RAW DATA =>
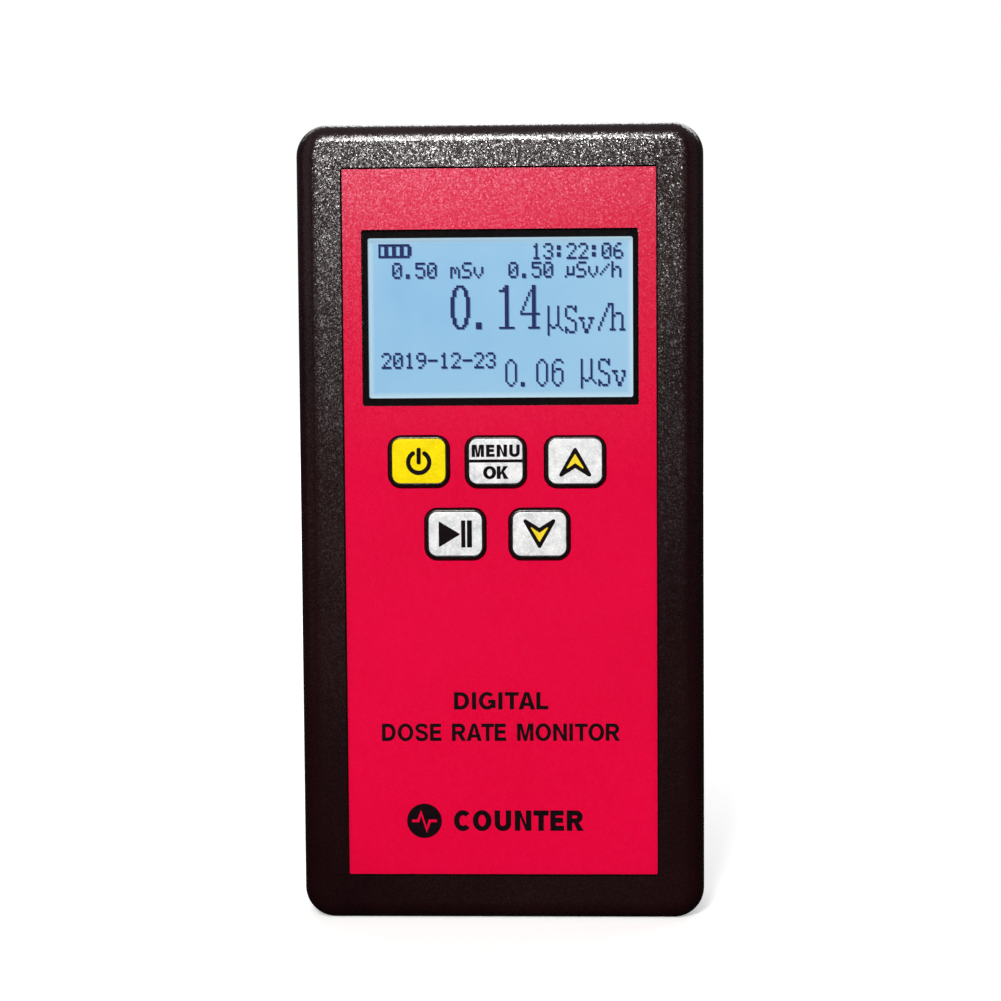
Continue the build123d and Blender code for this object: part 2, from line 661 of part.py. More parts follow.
with BuildPart() as gm_end_caps:
    for z0, z1, c0, c1 in (
        (TUBE_Z0 - 0.8, TUBE_Z0 + 6.0, TUBE_Z0, TUBE_Z0 + 6.1),
        (TUBE_Z1 - 6.0, TUBE_Z1 + 0.8, TUBE_Z1 - 6.1, TUBE_Z1),
    ):
        with BuildSketch(Plane.XY.offset(z0)):
            with Locations((TUBE_X, TUBE_Y)):
                Circle(TUBE_R + 0.4)
        extrude(amount=z1 - z0)
        with BuildSketch(Plane.XY.offset(c0)):
            with Locations((TUBE_X, TUBE_Y)):
                Circle(TUBE_R + 0.03)
        extrude(amount=c1 - c0, mode=Mode.SUBTRACT)
gm_end_caps.part.label = "gm_end_caps"
export_step(gm_end_caps.part, "parts/gm_end_caps.step")

with BuildPart() as tube_clips:
    for z0 in (TUBE_Z0 + 0.5, TUBE_Z1 - 5.0):
        with BuildSketch(Plane.XY.offset(z0)):
            with Locations((TUBE_X, TUBE_Y)):
                Circle(TUBE_R + 0.92)
            with Locations((TUBE_X, (PCB_BACK + TUBE_Y - TUBE_R) / 2)):
                Rectangle(5.0, TUBE_Y - TUBE_R - PCB_BACK)
            with Locations((TUBE_X, TUBE_Y)):
                Circle(TUBE_R + 0.42, mode=Mode.SUBTRACT)
            with Locations((TUBE_X, TUBE_Y + 5.2)):
                Rectangle(8.0, 5.0, mode=Mode.SUBTRACT)
        extrude(amount=4.5)
tube_clips.part.label = "tube_clips"
export_step(tube_clips.part, "parts/tube_clips.step")

# --------------------------------------------------- cells and their contacts
with BuildPart() as batteries:
    for cx, low, up in ((CELL_X[0], CELL_LOW, True), (CELL_X[1], CELL_HIGH - CELL_LEN - 5.0, False), (CELL_X[2], CELL_LOW, True)):
        body_z = low if up else low + 0.8
        with BuildSketch(Plane.XY.offset(body_z)):
            with Locations((cx, CELL_Y)):
                Circle(CELL_R)
        extrude(amount=CELL_LEN - 0.8)
    fillet(batteries.edges().filter_by(GeomType.CIRCLE), 0.5)
    for cx, nub_z in ((CELL_X[0], CELL_HIGH - 1.0), (CELL_X[1], CELL_HIGH - CELL_LEN - 5.0), (CELL_X[2], CELL_HIGH - 1.0)):
        with BuildSketch(Plane.XY.offset(nub_z)):
            with Locations((cx, CELL_Y)):
                Circle(1.9)
        extrude(amount=1.0)
batteries.part.label = "batteries"
export_step(batteries.part, "parts/batteries.step")

with BuildPart() as battery_contacts:
    # flat plates at both ends, two of them bridging neighbouring cells
    for px, pw, pz in ((-11.0, 9.0, 13.6), (6.0, 19.0, 13.6), (-6.0, 19.0, 63.5), (11.0, 9.0, 63.5)):
        with BuildSketch(Plane.XY.offset(pz)):
            with Locations((px, 5.6)):
                Rectangle(pw, 7.6)
        extrude(amount=PLATE_T)
    # solder tails through the bay's end walls
    with BuildSketch(Plane.XY.offset(9.6)):
        with Locations((-11, 3.0)):
            Rectangle(3.0, 0.4)
    extrude(amount=4.2)
    with BuildSketch(Plane.XY.offset(63.7)):
        with Locations((11, 3.0)):
            Rectangle(3.0, 0.4)
    extrude(amount=4.3)
battery_contacts.part.label = "battery_contacts"
export_step(battery_contacts.part, "parts/battery_contacts.step")

SPRING_WIRE = 0.3        # wire radius
SPRING_STEPS = 20        # sixths of a turn in each conical spring
with BuildPart() as battery_springs:
    for sx, sz, sdir in ((CELL_X[0], 14.0, 1), (CELL_X[2], 14.0, 1), (CELL_X[1], 63.5, -1)):
        turns = []
        for i in range(SPRING_STEPS + 1):
            spoke = Vector(3.7 - 0.055 * i, 0, 0).rotate(Axis.Z, 60 * i)
            turns.append((sx + spoke.X, CELL_Y + spoke.Y, sz + sdir * (SPRING_WIRE + 0.05 + 0.21 * i)))
        with BuildLine():
            coil = FilletPolyline(*turns, radius=2.2)
        with BuildSketch(Plane(coil @ 0, z_dir=coil % 0)):
            Circle(SPRING_WIRE)
        sweep(path=coil)
battery_springs.part.label = "battery_springs"
export_step(battery_springs.part, "parts/battery_springs.step")

with BuildPart() as battery_connector:
    with BuildSketch(at(PCB_BACK + 5.0)):
        with Locations((-3.5, 72.5)):
            RectangleRounded(7.5, 5.0, 0.5)
    extrude(amount=5.0)
battery_connector.part.label = "battery_connector"
export_step(battery_connector.part, "parts/battery_connector.step")

LEAD_R = 0.6
with BuildPart() as lead_black:
    with BuildLine():
        black_path = FilletPolyline(
            (-12.5, 3.0, 10.3), (-21.9, 3.0, 10.3), (-21.9, 3.0, 68.4), (-5.0, 3.0, 68.4), (-5.0, 3.0, 72.5), (-5.0, 1.2, 72.5),
            radius=[2.4, 2.4, 1.8, 1.5],
        )
    with BuildSketch(Plane(black_path @ 0, z_dir=black_path % 0)):
        Circle(LEAD_R)
    sweep(path=black_path)
lead_black.part.label = "lead_black"
export_step(lead_black.part, "parts/lead_black.step")

with BuildPart() as lead_red:
    with BuildLine():
        red_path = FilletPolyline(
            (9.5, 3.0, 67.3), (-2.0, 3.0, 67.3), (-2.0, 3.0, 72.5), (-2.0, 1.2, 72.5),
            radius=[2.5, 1.5],
        )
    with BuildSketch(Plane(red_path @ 0, z_dir=red_path % 0)):
        Circle(LEAD_R)
    sweep(path=red_path)
lead_red.part.label = "lead_red"
export_step(lead_red.part, "parts/lead_red.step")
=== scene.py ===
import math
import bmesh
import bpy
from mathutils import Matrix, Vector


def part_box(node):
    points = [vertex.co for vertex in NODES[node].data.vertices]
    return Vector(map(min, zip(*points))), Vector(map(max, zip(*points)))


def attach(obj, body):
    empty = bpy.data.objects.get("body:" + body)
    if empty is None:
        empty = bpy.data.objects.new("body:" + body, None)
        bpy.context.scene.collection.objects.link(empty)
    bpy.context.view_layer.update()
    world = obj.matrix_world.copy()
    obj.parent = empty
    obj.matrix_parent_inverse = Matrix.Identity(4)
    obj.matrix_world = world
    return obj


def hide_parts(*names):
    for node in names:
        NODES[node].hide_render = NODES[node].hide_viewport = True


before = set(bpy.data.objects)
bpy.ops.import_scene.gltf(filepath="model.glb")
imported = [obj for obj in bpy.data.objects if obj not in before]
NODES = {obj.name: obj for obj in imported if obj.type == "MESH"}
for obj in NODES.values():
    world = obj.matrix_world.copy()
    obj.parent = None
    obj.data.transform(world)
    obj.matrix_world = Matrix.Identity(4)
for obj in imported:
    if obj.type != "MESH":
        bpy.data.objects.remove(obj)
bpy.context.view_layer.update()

scene = bpy.context.scene
scene.view_settings.view_transform = "Standard"
scene.view_settings.look = "None"
scene.view_settings.exposure = 0.0
scene.view_settings.gamma = 1.0

MM = 0.001


def lin(r, g, b):
    """sRGB 0..255 to linear, with alpha."""
    out = []
    for c in (r, g, b):
        c = c / 255.0
        out.append(c / 12.92 if c <= 0.04045 else ((c + 0.055) / 1.055) ** 2.4)
    return (*out, 1.0)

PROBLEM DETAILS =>
Hand back the material above in full, exactly as written.

SOLUTION TO THE EXERCISE =>
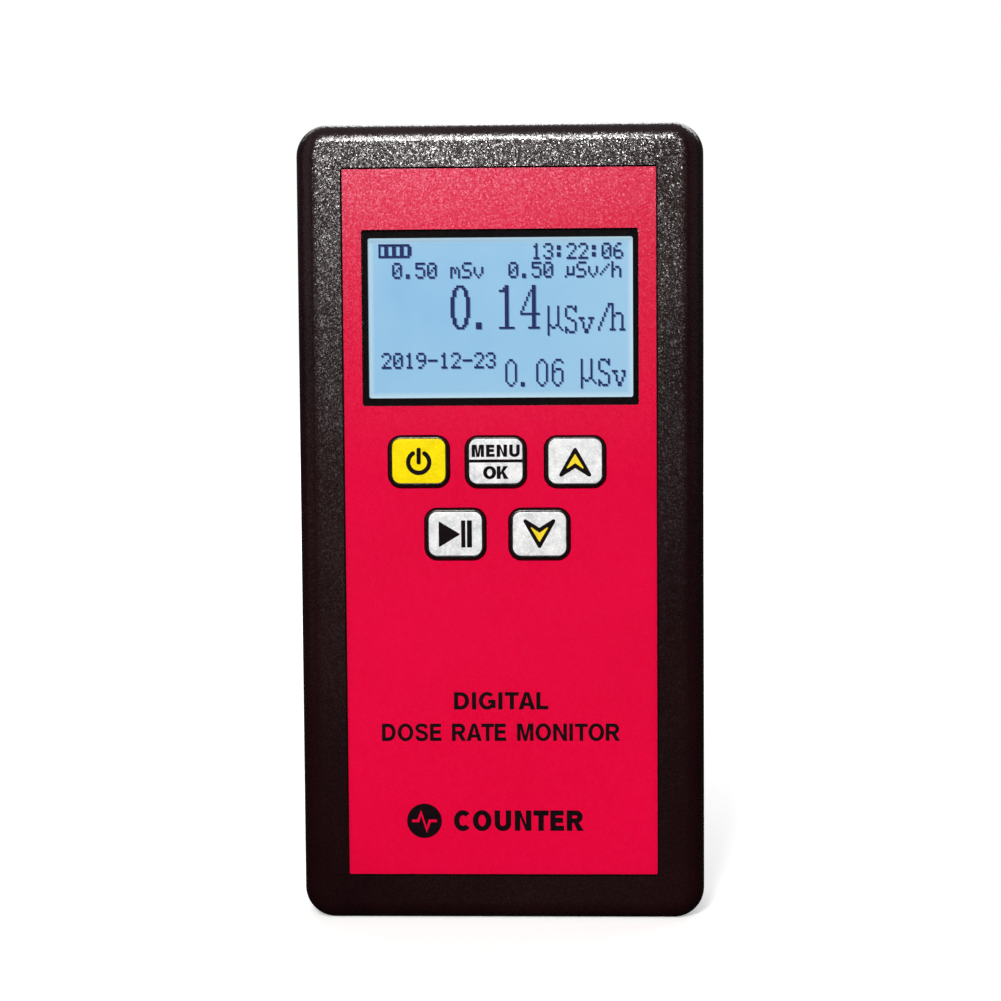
Continue the build123d and Blender code for this object: part 2, from line 661 of part.py. More parts follow.
with BuildPart() as gm_end_caps:
    for z0, z1, c0, c1 in (
        (TUBE_Z0 - 0.8, TUBE_Z0 + 6.0, TUBE_Z0, TUBE_Z0 + 6.1),
        (TUBE_Z1 - 6.0, TUBE_Z1 + 0.8, TUBE_Z1 - 6.1, TUBE_Z1),
    ):
        with BuildSketch(Plane.XY.offset(z0)):
            with Locations((TUBE_X, TUBE_Y)):
                Circle(TUBE_R + 0.4)
        extrude(amount=z1 - z0)
        with BuildSketch(Plane.XY.offset(c0)):
            with Locations((TUBE_X, TUBE_Y)):
                Circle(TUBE_R + 0.03)
        extrude(amount=c1 - c0, mode=Mode.SUBTRACT)
gm_end_caps.part.label = "gm_end_caps"
export_step(gm_end_caps.part, "parts/gm_end_caps.step")

with BuildPart() as tube_clips:
    for z0 in (TUBE_Z0 + 0.5, TUBE_Z1 - 5.0):
        with BuildSketch(Plane.XY.offset(z0)):
            with Locations((TUBE_X, TUBE_Y)):
                Circle(TUBE_R + 0.92)
            with Locations((TUBE_X, (PCB_BACK + TUBE_Y - TUBE_R) / 2)):
                Rectangle(5.0, TUBE_Y - TUBE_R - PCB_BACK)
            with Locations((TUBE_X, TUBE_Y)):
                Circle(TUBE_R + 0.42, mode=Mode.SUBTRACT)
            with Locations((TUBE_X, TUBE_Y + 5.2)):
                Rectangle(8.0, 5.0, mode=Mode.SUBTRACT)
        extrude(amount=4.5)
tube_clips.part.label = "tube_clips"
export_step(tube_clips.part, "parts/tube_clips.step")

# --------------------------------------------------- cells and their contacts
with BuildPart() as batteries:
    for cx, low, up in ((CELL_X[0], CELL_LOW, True), (CELL_X[1], CELL_HIGH - CELL_LEN - 5.0, False), (CELL_X[2], CELL_LOW, True)):
        body_z = low if up else low + 0.8
        with BuildSketch(Plane.XY.offset(body_z)):
            with Locations((cx, CELL_Y)):
                Circle(CELL_R)
        extrude(amount=CELL_LEN - 0.8)
    fillet(batteries.edges().filter_by(GeomType.CIRCLE), 0.5)
    for cx, nub_z in ((CELL_X[0], CELL_HIGH - 1.0), (CELL_X[1], CELL_HIGH - CELL_LEN - 5.0), (CELL_X[2], CELL_HIGH - 1.0)):
        with BuildSketch(Plane.XY.offset(nub_z)):
            with Locations((cx, CELL_Y)):
                Circle(1.9)
        extrude(amount=1.0)
batteries.part.label = "batteries"
export_step(batteries.part, "parts/batteries.step")

with BuildPart() as battery_contacts:
    # flat plates at both ends, two of them bridging neighbouring cells
    for px, pw, pz in ((-11.0, 9.0, 13.6), (6.0, 19.0, 13.6), (-6.0, 19.0, 63.5), (11.0, 9.0, 63.5)):
        with BuildSketch(Plane.XY.offset(pz)):
            with Locations((px, 5.6)):
                Rectangle(pw, 7.6)
        extrude(amount=PLATE_T)
    # solder tails through the bay's end walls
    with BuildSketch(Plane.XY.offset(9.6)):
        with Locations((-11, 3.0)):
            Rectangle(3.0, 0.4)
    extrude(amount=4.2)
    with BuildSketch(Plane.XY.offset(63.7)):
        with Locations((11, 3.0)):
            Rectangle(3.0, 0.4)
    extrude(amount=4.3)
battery_contacts.part.label = "battery_contacts"
export_step(battery_contacts.part, "parts/battery_contacts.step")

SPRING_WIRE = 0.3        # wire radius
SPRING_STEPS = 20        # sixths of a turn in each conical spring
with BuildPart() as battery_springs:
    for sx, sz, sdir in ((CELL_X[0], 14.0, 1), (CELL_X[2], 14.0, 1), (CELL_X[1], 63.5, -1)):
        turns = []
        for i in range(SPRING_STEPS + 1):
            spoke = Vector(3.7 - 0.055 * i, 0, 0).rotate(Axis.Z, 60 * i)
            turns.append((sx + spoke.X, CELL_Y + spoke.Y, sz + sdir * (SPRING_WIRE + 0.05 + 0.21 * i)))
        with BuildLine():
            coil = FilletPolyline(*turns, radius=2.2)
        with BuildSketch(Plane(coil @ 0, z_dir=coil % 0)):
            Circle(SPRING_WIRE)
        sweep(path=coil)
battery_springs.part.label = "battery_springs"
export_step(battery_springs.part, "parts/battery_springs.step")

with BuildPart() as battery_connector:
    with BuildSketch(at(PCB_BACK + 5.0)):
        with Locations((-3.5, 72.5)):
            RectangleRounded(7.5, 5.0, 0.5)
    extrude(amount=5.0)
battery_connector.part.label = "battery_connector"
export_step(battery_connector.part, "parts/battery_connector.step")

LEAD_R = 0.6
with BuildPart() as lead_black:
    with BuildLine():
        black_path = FilletPolyline(
            (-12.5, 3.0, 10.3), (-21.9, 3.0, 10.3), (-21.9, 3.0, 68.4), (-5.0, 3.0, 68.4), (-5.0, 3.0, 72.5), (-5.0, 1.2, 72.5),
            radius=[2.4, 2.4, 1.8, 1.5],
        )
    with BuildSketch(Plane(black_path @ 0, z_dir=black_path % 0)):
        Circle(LEAD_R)
    sweep(path=black_path)
lead_black.part.label = "lead_black"
export_step(lead_black.part, "parts/lead_black.step")

with BuildPart() as lead_red:
    with BuildLine():
        red_path = FilletPolyline(
            (9.5, 3.0, 67.3), (-2.0, 3.0, 67.3), (-2.0, 3.0, 72.5), (-2.0, 1.2, 72.5),
            radius=[2.5, 1.5],
        )
    with BuildSketch(Plane(red_path @ 0, z_dir=red_path % 0)):
        Circle(LEAD_R)
    sweep(path=red_path)
lead_red.part.label = "lead_red"
export_step(lead_red.part, "parts/lead_red.step")
=== scene.py ===
import math
import bmesh
import bpy
from mathutils import Matrix, Vector


def part_box(node):
    points = [vertex.co for vertex in NODES[node].data.vertices]
    return Vector(map(min, zip(*points))), Vector(map(max, zip(*points)))


def attach(obj, body):
    empty = bpy.data.objects.get("body:" + body)
    if empty is None:
        empty = bpy.data.objects.new("body:" + body, None)
        bpy.context.scene.collection.objects.link(empty)
    bpy.context.view_layer.update()
    world = obj.matrix_world.copy()
    obj.parent = empty
    obj.matrix_parent_inverse = Matrix.Identity(4)
    obj.matrix_world = world
    return obj


def hide_parts(*names):
    for node in names:
        NODES[node].hide_render = NODES[node].hide_viewport = True


before = set(bpy.data.objects)
bpy.ops.import_scene.gltf(filepath="model.glb")
imported = [obj for obj in bpy.data.objects if obj not in before]
NODES = {obj.name: obj for obj in imported if obj.type == "MESH"}
for obj in NODES.values():
    world = obj.matrix_world.copy()
    obj.parent = None
    obj.data.transform(world)
    obj.matrix_world = Matrix.Identity(4)
for obj in imported:
    if obj.type != "MESH":
        bpy.data.objects.remove(obj)
bpy.context.view_layer.update()

scene = bpy.context.scene
scene.view_settings.view_transform = "Standard"
scene.view_settings.look = "None"
scene.view_settings.exposure = 0.0
scene.view_settings.gamma = 1.0

MM = 0.001


def lin(r, g, b):
    """sRGB 0..255 to linear, with alpha."""
    out = []
    for c in (r, g, b):
        c = c / 255.0
        out.append(c / 12.92 if c <= 0.04045 else ((c + 0.055) / 1.055) ** 2.4)
    return (*out, 1.0)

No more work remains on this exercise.